One marketing leader described the shift succinctly: “The question is not whether AI can make decisions. It is whether we can trust and verify those decisions.”

In 2026, the most advanced advertisers are not necessarily those using the most AI tools. They are the ones integrating AI into workflows in a way that is measurable, controlled, and aligned with business goals.

Several patterns are emerging among these organisations.

There is a stronger focus on data quality. Clean, structured data is becoming the foundation for effective AI-driven advertising. Poor inputs lead to poor outputs, making data governance a priority.
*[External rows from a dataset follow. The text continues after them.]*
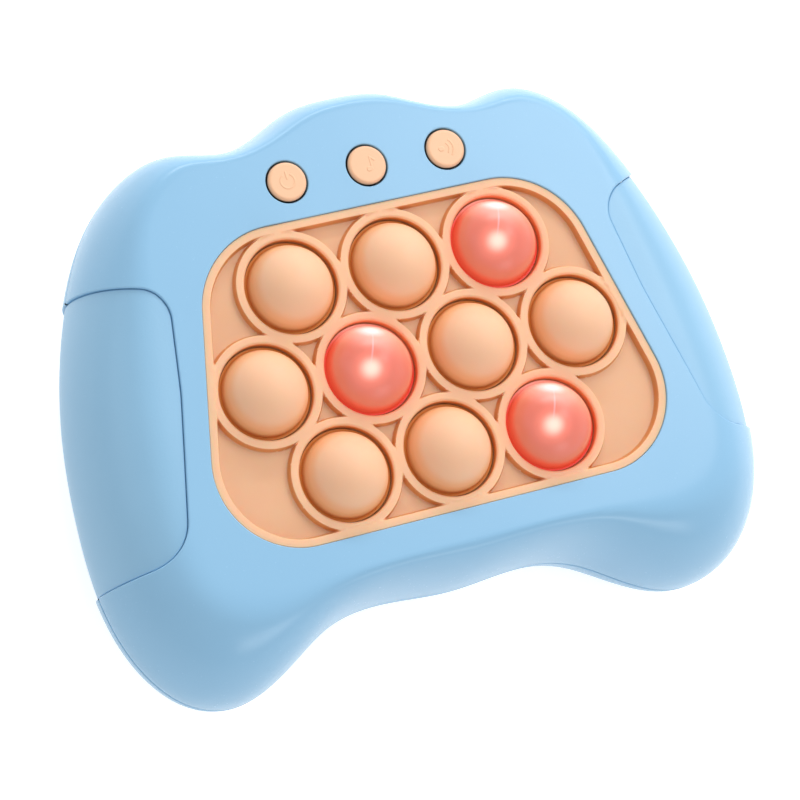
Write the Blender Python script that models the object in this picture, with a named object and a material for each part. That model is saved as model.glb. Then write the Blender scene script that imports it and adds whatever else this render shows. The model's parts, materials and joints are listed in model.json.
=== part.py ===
"""Electronic bubble pop game, lying on its back: a hand-held body with ten bubbles that press in.

Lengths are in metres. +Z points out of the play face, +Y towards the three buttons, and the
origin is the middle of the body's outline on the flat of its back.
"""

import math

import bmesh
import bpy
import numpy as np
from mathutils import Matrix, Vector

# Body: its outline, its depth from the flat back to the flat play face, and its walls
BODY_WIDTH = 0.1448
BODY_HEIGHT = 0.1142
BODY_DEPTH = 0.0370
WALL = 0.0020
FIT = 0.0003
OVERRUN = 0.0040
SHELL_SEAM = 0.0004
FRONT_ROLL_EXPONENT = 1.85
BACK_ROLL_EXPONENT = 2.0

# Play window: a trapezoid with round corners, set in from the edge of the flat face
WINDOW_BORDER_TOP = 0.0199
WINDOW_BORDER_BOTTOM = 0.00553
WINDOW_BORDER_TOP_SIDE = 0.01563
WINDOW_BORDER_BOTTOM_SIDE = 0.00093
WINDOW_BOTTOM_RADIUS = 0.0170
WINDOW_TOP_RADIUS = 0.0180

# Bubble grid: rows of three, four and three that fill the window
ROW_COUNTS = (3, 4, 3)
ROW_ANGLE = math.radians(60)
GRID_DROP = 0.00025
GRID_END_GAP = 0.00105
GRID_SIDE_GAP = 0.00075

# Bubble pad
RING_BELOW_FACE = 0.0005
RIM_BELOW_FACE = 0.0003
RIM_WIDTH = 0.0016
POCKET_DEPTH = 0.0014
PAD_SKIN = 0.0021
PAD_FLANGE = 0.0022
RING_WIDTH = 0.0020
RING_OVERLAP = 0.0004

# Bubbles and the light cups that they carry
DOME_HEIGHT_SHARE = 0.886
GROOVE_WIDTH = 0.0008
GROOVE_DEPTH = 0.0016
BUBBLE_SKIN = 0.0012
BUBBLE_TRAVEL = 0.0045
CUP_WALL = 0.0010
CUP_GAP = 0.0008
CUP_CROWN = 0.0012

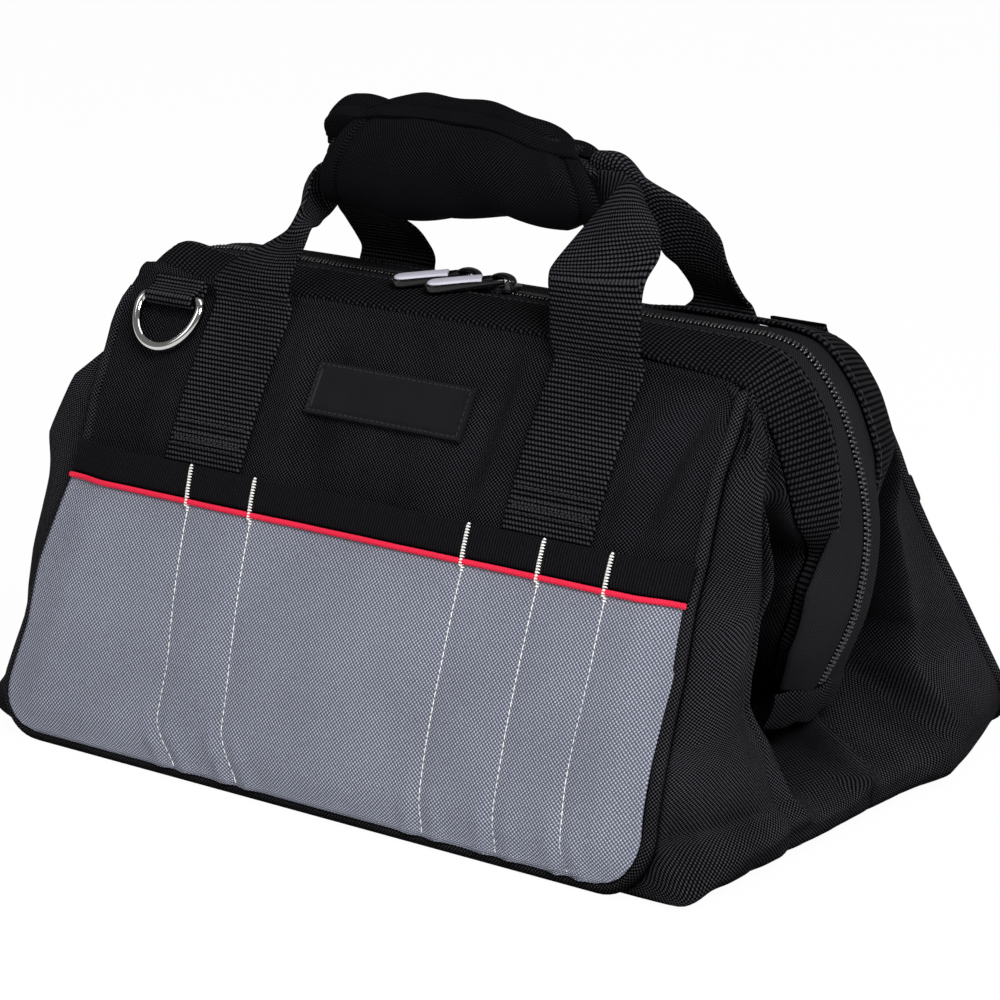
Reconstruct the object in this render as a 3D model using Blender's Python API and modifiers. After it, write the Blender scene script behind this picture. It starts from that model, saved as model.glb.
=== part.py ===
"""A wide-mouth tool bag with a wrapped carry handle.

Metres, +Z up. The origin is on the floor at the middle of the base, +X runs along the
bag's length to its right end, and -Y is the front, where the pockets and the label are.
The front and rear walls stand on a stiff base and lean together at the zipper, which
runs over the top and part of the way down both ends. Each wall, with its half of the
zipper and of the two end gussets, tilts outwards about its bottom edge.
"""

import math

import bmesh
import bpy
from mathutils import Matrix, Vector

# Overall sizes of the bag

BASE_LENGTH = 0.317
BASE_WIDTH = 0.216
PANEL_HEIGHT = 0.162
TOP_LENGTH = 0.298
TOP_WIDTH = 0.064
CORNER_RADIUS = 0.022
TOP_CORNER_RADIUS = 0.008
FRONT_BULGE_SHARE = 0.5
REAR_BULGE_SHARE = 0.0

# Fabric thicknesses and the air between touching pieces

CLEARANCE = 0.0003
WALL_THICKNESS = 0.002
GUSSET_THICKNESS = 0.0016
WALL_INSET = 0.0008
WALL_TRIM = 0.0009
GUSSET_TRIM = 0.0012
PIPING_RADIUS = 0.0022
PIPING_TOP = PANEL_HEIGHT - 0.0175

# Base

BASE_THICKNESS = 0.0016
BOARD_THICKNESS = 0.003
BOARD_MARGIN = 0.007

# Zipper: the line that it follows, its tape, its coil and the webbing beside it. Insets
# are from the furthest reach, and drops from the straight top

ZIPPER_RISE = 0.008
ZIPPER_OVERHANG = 0.0215
ZIPPER_TOP = PANEL_HEIGHT + ZIPPER_RISE
ZIPPER_REACH = TOP_LENGTH / 2 + ZIPPER_OVERHANG
STRAIGHT_INSET = 0.0405
SHOULDER_INSET = 0.023
SHOULDER_DROP = 0.0045
UPPER_INSET = 0.008
UPPER_DROP = 0.0245
REACH_DROP = 0.059
LOWER_INSET = 0.006
LOWER_RISE = 0.031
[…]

Creative operations are being redesigned for scale. Instead of treating campaigns as one-off projects, brands are building systems that allow continuous production and optimisation.

Measurement frameworks are becoming more comprehensive. Marketers are combining different approaches, including incrementality testing and marketing mix modelling, to gain a clearer view of performance.

Finally, there is a growing emphasis on accountability. As automation increases, so does the need for transparency. Advertisers are investing in tools and processes that allow them to audit decisions and understand outcomes.

What emerges from all of this is a clearer picture of how AI is changing advertising. It is not just making ads better or faster. It is redefining how decisions are made, who makes them, and how those decisions are evaluated.

The shift is gradual, but it is also structural. Control is moving from manual processes to automated systems. The role of marketers is evolving from execution to orchestration.

Advertising in 2026 is not defined by the tools being used, but by how those tools reshape the system itself.

And in that system, the most important skill may no longer be optimisation, but the ability to design, guide, and question the machines doing it.

Disclaimer: All data points and statistics are attributed to published research studies and verified market research. All quotes are either sourced directly or attributed to public statements.